Platform Engineering and Developer Experience: Building Tools That Multiply Productivity
“The best tools are invisible—they amplify human capability without adding cognitive overhead.” — Alan Kay
Platform engineering represents one of the highest-leverage investments engineering leaders can make. Done well, internal platforms multiply the productivity of every product engineer, reduce cognitive overhead, and enable innovations that wouldn’t be possible with external tools alone. Done poorly, platforms become maintenance burdens that slow development and frustrate teams. The difference lies in treating platform development as product development with internal developers as customers.
The Platform Engineering Strategic Framework
Platform engineering isn’t about building tools for the sake of building tools—it’s about creating force multipliers that enable product teams to deliver business value more effectively.
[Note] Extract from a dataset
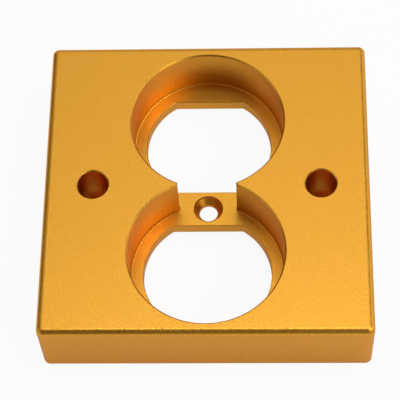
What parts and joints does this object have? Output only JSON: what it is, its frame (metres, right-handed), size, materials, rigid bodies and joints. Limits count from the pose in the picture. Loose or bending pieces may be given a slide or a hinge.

The best platforms solve genuine developer pain points while aligning with business strategy and technical architecture goals.
The Platform Value Equation:
Platform ROI = (Developer Productivity Gain × Number of Developers × Time Saved per Developer) - Platform Development and Maintenance CostsStrategic Platform Categories:
Developer Experience Platforms:
- Local development environments: Consistent, fast setup and reliable development experience
- CI/CD and deployment: Automated testing, building, and deployment with minimal configuration
- Observability and debugging: Monitoring, logging, and performance analysis tools
- Documentation and knowledge sharing: Searchable, up-to-date technical documentation and runbooks
Infrastructure and Operations Platforms:
- Cloud resource management: Standardized infrastructure provisioning and configuration
- Data and analytics: Shared data pipelines, analytics tools, and ML/AI capabilities
- Security and compliance: Authentication, authorization, and audit trail capabilities
- Integration and API management: Service discovery, API gateways, and inter-service communication
The Developer Experience Design Principles
Principle 1: Optimize for Developer Flow State
The best platforms minimize context switching and cognitive overhead that interrupt deep work.
Flow-State Design Patterns:
- Single command operations: Complex workflows executable through simple interfaces
- Intelligent defaults: Sensible configuration defaults that work for 80% of use cases
- Progressive disclosure: Advanced capabilities available but not cluttering basic workflows
- Contextual help: Assistance and documentation embedded in the development environment
Anti-Patterns That Destroy Flow:
- Manual configuration proliferation: Requiring developers to understand and configure every aspect of underlying systems
- Tool context switching: Forcing developers to use multiple tools for related workflows
- Documentation archaeology: Making developers hunt through outdated documentation to accomplish basic tasks
- Environment inconsistency: Different behavior between local development and production environments
Principle 2: Make the Right Thing the Easy Thing
Platform design should make secure, reliable, performant approaches easier than alternatives.
Design Implementation:
- Secure by default: Authentication, encryption, and access controls built into platform foundations
- Performance optimized: Platform abstractions that naturally lead to efficient implementations
- Reliable patterns: Retry logic, circuit breakers, and error handling built into platform services
- Compliance embedded: Regulatory requirements automatically handled by platform capabilities
Principle 3: Enable Rather Than Constrain Innovation
Platforms should provide powerful building blocks that enable creative solutions rather than rigid frameworks that limit possibilities.
Enablement Strategies:
- Composable services: Platform components that can be combined in unexpected ways
- Extension points: APIs and hooks that allow customization and integration
- Escape hatches: Ways to work around platform limitations for special cases
- Innovation sandboxes: Safe environments for experimenting with new approaches
Case Study: Building a Developer Experience Platform at a 500-Person Engineering Organization
Context: Maria, VP of Engineering at a fintech company, needed to address developer productivity challenges as the engineering team scaled from 150 to 500 engineers across multiple product lines.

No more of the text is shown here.